Join us for Icon's 5th Annual Lecture, where Dr Nick Merriman will discuss viewing heritage through the lens of colonialism and empire

Join us for Icon's 5th Annual Lecture, where we will discuss looking at heritage through the lens of colonialism and empire.

Conserving Empire

We are delighted to announce that the 2023 Icon Annual Lecture will be delivered online by Dr Nick Merriman, Chief Executive of the Horniman Museum and Gardens, London.

In this talk, Dr Nick Merriman will examine some of the issues that arise when we look at heritage through the lens of colonialism and empire.

Taking Stuart Hall’s classic 1999 article on ‘Whose Heritage?’ he will argue that a generation later, progress has been far too slow in recognising and addressing these historic legacies. 
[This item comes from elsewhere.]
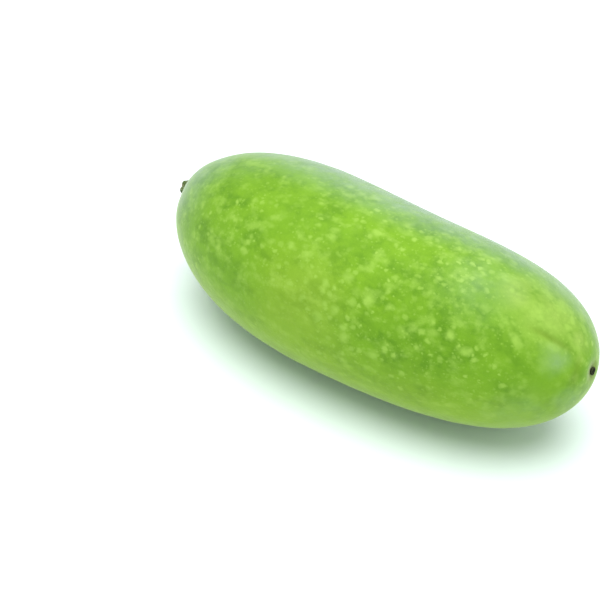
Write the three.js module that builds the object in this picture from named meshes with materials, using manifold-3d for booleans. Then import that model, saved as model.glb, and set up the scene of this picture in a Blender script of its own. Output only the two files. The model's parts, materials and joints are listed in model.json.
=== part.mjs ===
// Wax gourd with its cut stem and its blossom scar, lying on its side. Millimetres, +Z up.
// +X runs along the fruit from the stem end to the blossom end, and z = 0 is the surface it lies on.

import * as THREE from 'three';
import { mergeVertices } from 'three/addons/utils/BufferGeometryUtils.js';
import Module from 'manifold-3d';

// The fruit: a long, full body that is a little thicker towards the stem and curves sideways.
const FRUIT_LENGTH = 302;
const FRUIT_RADIUS = 59;
const FRUIT_BEND = 19;
const STEM_HALF_SWELL = 0.085;
const END_SWELL = 0.077;
const STEM_END_FULLNESS = 2.7;
const BLOSSOM_END_FULLNESS = 3.6;
const UNDERSIDE_FLAT = 1.2;

// The hollows that the stem and the blossom scar sit in.
const STEM_DIMPLE = { depth: 7, width: 15 };
const BLOSSOM_DIMPLE = { depth: 2, width: 6 };

// How far the blossom scar and its hollow lie off the fruit's axis, towards -Y and up.
const SCAR_SIDEWAYS = 5.4;
const SCAR_RISE = 5.5;

// The cut stem: five-angled, flared where it meets the fruit, and leaning as it leaves it.
const STEM_LENGTH = 22;
const STEM_FLARE_RADIUS = 10.5;
const STEM_FLARE_THICKNESS = 0.8;
const STEM_FLARE_HEIGHT = 3.5;
const STEM_NECK_RADIUS = 5.3;
const STEM_EDGE_ROUNDING = 0.8;
const STEM_RIDGES = 5;
const STEM_RIDGE_SHARE = 0.12;
const STEM_DROOP = 6;
const STEM_LEAN = 4;

// The corky button where the blossom fell off.
const SCAR_RADIUS = 2.5;
const SCAR_HEIGHT = 2.3;

const GAP = 0.3;
const HALF_LENGTH = FRUIT_LENGTH / 2;

const skinMaterial = new THREE.MeshStandardMaterial({ color: 0x8ebb50, roughness: 0.45, metalness: 0 });
const stemMaterial = new THREE.MeshStandardMaterial({ color: 0x57682f, roughness: 0.8, metalness: 0 });
const scarMaterial = new THREE.MeshStandardMaterial({ color: 0x1c210e, roughness: 0.9, metalness: 0 });

// Radius of the fruit at a place along its axis, from -1 at the stem end to 1 at the blossom end.
function fruitRadius(place) {
  const fullness = place < 0 ? STEM_END_FULLNESS : BLOSSOM_END_FULLNESS;
  const body = 1 - STEM_HALF_SWELL * place + END_SWELL * place ** 3;
  return FRUIT_RADIUS * body * Math.sqrt(1 - Math.abs(place) ** fullness);
}

function dimpleDepth(dimple, radius) {
  return dimple.depth * Math.exp(-((radius / dimple.width) ** 2));
}

// How far the rounded end of the fruit has fallen back at a distance from the axis.
function endDome(fullness, radius) {
  return HALF_LENGTH * (1 - (1 - (radius / FRUIT_RADIUS) ** 2) ** (1 / fullness));
}

// How far the skin stands out past the floor of a dimple, at a distance from the dimple's middle.
function skinAboveDimple(dimple, fullness, radius) {
  return dimple.depth - dimpleDepth(dimple, radius) - endDome(fullness, radius);
}

// Half of the fruit's outline, as distances from the axis against distances along it. The last rings
// before the blossom end stand closer together, because the scar's small hollow is pressed in there.
function fruitProfile(rings, fineFrom, fineSteps) {
  const profile = [];
  let ring = 0;
  while (ring <= rings) {
    const place = Math.sin(Math.PI * (ring / rings - 0.5));
    const radius = fruitRadius(place);
    const sunk = place < 0 ? dimpleDepth(STEM_DIMPLE, radius) : 0;
    profile.push(new THREE.Vector2(radius, HALF_LENGTH * (1 + place) + sunk));
    ring += ring < fineFrom ? 1 : 1 / fineSteps;
  }
  return profile;
}

// The stem's outline: a base that follows the dimple, a flare that fades into the neck, and a cut end.
function stemProfile() {
  const profile = [];
  const baseSteps = 5;
  for (let step = 0; step <= baseSteps; step++) {
    const radius = STEM_FLARE_RADIUS * step / baseSteps;
    profile.push(new THREE.Vector2(radius, GAP + skinAboveDimple(STEM_DIMPLE, STEM_END_FULLNESS, radius)));
  }
  const flareBottom = profile[baseSteps].y + STEM_FLARE_THICKNESS;
  const flareSteps = 9;
  for (let step = 0; step <= flareSteps; step++) {
    const along = THREE.MathUtils.lerp(flareBottom, STEM_LENGTH - STEM_EDGE_ROUNDING, step / flareSteps);
    const flare = Math.exp(-(along - flareBottom) / STEM_FLARE_HEIGHT);
    const radius = STEM_NECK_RADIUS + (STEM_FLARE_RADIUS - STEM_NECK_RADIUS) * flare;
    profile.push(new THREE.Vector2(radius, along));
  }
  profile.push(new THREE.Vector2(STEM_NECK_RADIUS - STEM_EDGE_ROUNDING, STEM_LENGTH));
  profile.push(new THREE.Vector2(0, STEM_LENGTH));
  return profile;
}

// The scar's outline: a floor that follows its dimple under a low dome.
function scarProfile() {
  const profile = [];
  const steps = 5;
  for (let step = 0; step <= steps; step++) {
    const radius = SCAR_RADIUS * step / steps;
    profile.push(new THREE.Vector2(radius, GAP + skinAboveDimple(BLOSSOM_DIMPLE, BLOSSOM_END_FULLNESS, radius)));
  }
  const rim = profile[steps].y;
  for (let step = 1; step <= steps; step++) {
    const angle = Math.PI / 2 * step / steps;
    profile.push(new THREE.Vector2(SCAR_RADIUS * Math.cos(angle), rim + (SCAR_HEIGHT - rim) * Math.sin(angle)));
  }
  profile[profile.length - 1].x = 0;
  return profile;
}

// Turns an outline into a round body whose axis follows a curve of that length. Ridges along the
// body, if there are any, stand out and in by a share of its radius.
function bodyAlong(curve, length, profile, segments, ridges = 0, ridgeShare = 0) {
  const geometry = new THREE.LatheGeometry(profile, segments);
  const positions = geometry.attributes.position;
  const worldUp = new THREE.Vector3(0, 0, 1);
  for (let i = 0; i < positions.count; i++) {
    const turned = new THREE.Vector3().fromBufferAttribute(positions, i);
    const angle = Math.atan2(turned.x, turned.z);
    const reach = Math.hypot(turned.x, turned.z) * (1 + ridgeShare * Math.cos(ridges * angle));
    const place = THREE.MathUtils.clamp(turned.y / length, 0, 1);
    const tangent = curve.getTangent(place);
    const side = new THREE.Vector3().crossVectors(tangent, worldUp).normalize();
    const up = new THREE.Vector3().crossVectors(side, tangent);
    const point = curve.getPoint(place).addScaledVector(tangent, turned.y - place * length);
    point.addScaledVector(side, reach * Math.cos(angle));
    point.addScaledVector(up, reach * Math.sin(angle));
    positions.setXYZ(i, point.x, point.y, point.z);
  }
  geometry.deleteAttribute('normal');
  geometry.deleteAttribute('uv');
  return closed(geometry);
}

// Welds a geometry's doubled corners, drops the slivers left at its poles, and faces it outwards.
function closed(geometry) {
  const welded = mergeVertices(geometry, 1e-4);
  const corners = welded.index.array;
  const kept = [];
  for (let i = 0; i < corners.length; i += 3) {
    const [a, b, c] = corners.subarray(i, i + 3);
    if (a !== b && b !== c && c !== a) {
      kept.push(a, b, c);
    }
  }
  if (enclosedVolume(welded.attributes.position, kept) < 0) {
    kept.reverse();
  }
  welded.setIndex(kept);
  return welded;
}

function enclosedVolume(positions, corners) {
  const [a, b, c] = [new THREE.Vector3(), new THREE.Vector3(), new THREE.Vector3()];
  let volume = 0;
  for (let i = 0; i < corners.length; i += 3) {
    a.fromBufferAttribute(positions, corners[i]);
    b.fromBufferAttribute(positions, corners[i + 1]);
    c.fromBufferAttribute(positions, corners[i + 2]);
    volume += a.dot(b.cross(c)) / 6;
  }
  return volume;
}

const wasm = await Module();
wasm.setup();

function toSolid(geometry) {
  const vertProperties = new Float32Array(geometry.attributes.position.array);
  const triVerts = new Uint32Array(geometry.index.array);
  return new wasm.Manifold(new wasm.Mesh({ numProp: 3, vertProperties, triVerts }));
}

function toGeometry(solid) {
  const mesh = solid.getMesh();
  const geometry = new THREE.BufferGeometry();
  geometry.setAttribute('position', new THREE.BufferAttribute(mesh.vertProperties, 3));
  geometry.setIndex(new THREE.BufferAttribute(mesh.triVerts, 1));
  return geometry;
}

// The fruit's axis runs through z = 0 here, and both its ends curve towards +Y.
const fruitAxis = new THREE.QuadraticBezierCurve3(
  new THREE.Vector3(-HALF_LENGTH, FRUIT_BEND, 0),
  new THREE.Vector3(0, -FRUIT_BEND, 0),
  new THREE.Vector3(HALF_LENGTH, FRUIT_BEND, 0),
);

// Where the blossom scar sits: a point on the skin a little off the axis, and the way out of it.
function scarSeat() {
  const along = fruitAxis.getTangent(1);
  const off = new THREE.Vector3().crossVectors(along, new THREE.Vector3(0, 0, 1));
  off.multiplyScalar(SCAR_SIDEWAYS);
  off.z += SCAR_RISE;
  const reach = off.length();
  const point = fruitAxis.getPoint(1).add(off);
  point.addScaledVector(along, -endDome(BLOSSOM_END_FULLNESS, reach));
  const step = 0.1;
  const fall = endDome(BLOSSOM_END_FULLNESS, reach + step) - endDome(BLOSSOM_END_FULLNESS, reach);
  const outward = along.clone().addScaledVector(off, fall / step / reach).normalize();
  return { point, outward };
}

// Presses a round hollow into a body, around a point on its skin.
function pressDimple(geometry, seat, dimple) {
  const positions = geometry.attributes.position;
  const corner = new THREE.Vector3();
  for (let i = 0; i < positions.count; i++) {
    corner.fromBufferAttribute(positions, i);
    corner.addScaledVector(seat.outward, -dimpleDepth(dimple, corner.distanceTo(seat.point)));
    positions.setXYZ(i, corner.x, corner.y, corner.z);
  }
}

// The fruit lies on a patch that is pressed flat along its underside.
function makeFruit() {
  const skin = bodyAlong(fruitAxis, FRUIT_LENGTH, fruitProfile(44, 42, 4), 56);
  pressDimple(skin, scarSeat(), BLOSSOM_DIMPLE);
  const whole = toSolid(skin);
  const ground = new THREE.BoxGeometry(2 * FRUIT_LENGTH, 2 * FRUIT_LENGTH, FRUIT_LENGTH);
  ground.translate(0, 0, UNDERSIDE_FLAT - FRUIT_RADIUS - FRUIT_LENGTH / 2);
  ground.deleteAttribute('normal');
  ground.deleteAttribute('uv');
  const fruit = new THREE.Mesh(toGeometry(whole.subtract(toSolid(closed(ground)))), skinMaterial);
  fruit.name = 'fruit';
  return fruit;
}

// The stem leaves along the fruit's axis, then droops and leans to one side.
function makeStem() {
  const outward = fruitAxis.getTangent(0).negate();
  const root = fruitAxis.getPoint(0).addScaledVector(outward, -STEM_DIMPLE.depth);
  const middle = root.clone().addScaledVector(outward, STEM_LENGTH / 2);
  const tip = root.clone().addScaledVector(outward, STEM_LENGTH);
  tip.add(new THREE.Vector3(0, -STEM_LEAN, -STEM_DROOP));
  const stemAxis = new THREE.QuadraticBezierCurve3(root, middle, tip);
  const body = bodyAlong(stemAxis, STEM_LENGTH, stemProfile(), 40, STEM_RIDGES, STEM_RIDGE_SHARE);
  const stem = new THREE.Mesh(body, stemMaterial);
  stem.name = 'stem';
  return stem;
}

function makeBlossomScar() {
  const { point, outward } = scarSeat();
  const root = point.clone().addScaledVector(outward, -BLOSSOM_DIMPLE.depth);
  const scarAxis = new THREE.LineCurve3(root, root.clone().addScaledVector(outward, SCAR_HEIGHT));
  const scar = new THREE.Mesh(bodyAlong(scarAxis, SCAR_HEIGHT, scarProfile(), 24), scarMaterial);
  scar.name = 'blossom_scar';
  return scar;
}

const waxGourd = new THREE.Group();
waxGourd.add(makeFruit(), makeStem(), makeBlossomScar());

// The origin is under the middle of the whole thing, on the surface that it lies on.
const box = new THREE.Box3().setFromObject(waxGourd);
const middle = box.getCenter(new THREE.Vector3());
waxGourd.position.set(-middle.x, -middle.y, -box.min.z);

export default waxGourd;
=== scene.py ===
"""A whole wax gourd lying on its side: the fruit, its cut stem with fine hairs, and its blossom scar.

Metres, +Z up. +X runs along the fruit from the stem end to the blossom end.
"""

import json
import math
import random

import bpy
from mathutils import Matrix, Vector
from mathutils.bvhtree import BVHTree

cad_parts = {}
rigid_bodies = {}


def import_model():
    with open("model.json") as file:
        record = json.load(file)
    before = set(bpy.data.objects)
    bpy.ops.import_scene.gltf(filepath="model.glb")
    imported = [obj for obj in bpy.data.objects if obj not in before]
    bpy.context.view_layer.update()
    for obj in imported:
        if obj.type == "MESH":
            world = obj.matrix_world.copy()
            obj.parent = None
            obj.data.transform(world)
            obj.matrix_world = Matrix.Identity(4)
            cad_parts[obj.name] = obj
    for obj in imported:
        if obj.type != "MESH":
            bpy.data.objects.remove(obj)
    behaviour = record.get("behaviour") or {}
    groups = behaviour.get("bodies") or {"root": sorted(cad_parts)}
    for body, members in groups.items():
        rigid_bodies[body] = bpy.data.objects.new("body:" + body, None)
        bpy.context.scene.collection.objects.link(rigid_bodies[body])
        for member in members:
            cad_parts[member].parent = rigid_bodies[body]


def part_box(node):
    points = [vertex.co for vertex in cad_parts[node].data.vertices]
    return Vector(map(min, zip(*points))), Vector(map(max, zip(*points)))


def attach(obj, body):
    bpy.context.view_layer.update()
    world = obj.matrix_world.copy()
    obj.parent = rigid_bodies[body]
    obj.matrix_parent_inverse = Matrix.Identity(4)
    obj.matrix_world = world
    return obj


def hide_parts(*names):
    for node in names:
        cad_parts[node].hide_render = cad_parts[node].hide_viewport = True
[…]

Since the tipping point of 2020, these stories need to be integrated into our mainstream accounts of the past. This is good history rather than culture wars, and it has vital implications for conservation specifically and heritage in general.

Nick will argue that we need now, by recognising the legacy of Empire, to see heritage as ‘meaningful history’, in other words, as stories about the past that resonate with people’s identities and emotions.

Recent instances of this approach include the 2018 redisplay of the World Museum in Vienna, as a history of colonial encounter, and the renewal in the same year of the Africa Museum, in Tervuren, Belgium as an explicitly decolonial museum. 

In the UK, Birmingham Museum and Art Gallery’s exhibition ‘The Past is Now’ in 2017-18 is cited as a key moment. There have also recently been some interesting examples of decolonial approaches to natural history display, including in the Grant Museum and Scarborough Museum.

The Covid-19 pandemic and the murder of George Floyd brought these narratives, hitherto largely confined to academic circles, to stark public view, sometimes with strong reactions from members of the public and from elected politicians, after the toppling of public statues.

Nick will argue that this represents a tipping point for heritage conservation and interpretation, meaning that colonial and imperial narratives must form an essential part of our practice.

He'll explore what this means in practical terms, including the guidance to ‘retain and explain’ contentious monuments, to approaches to restitution of collections.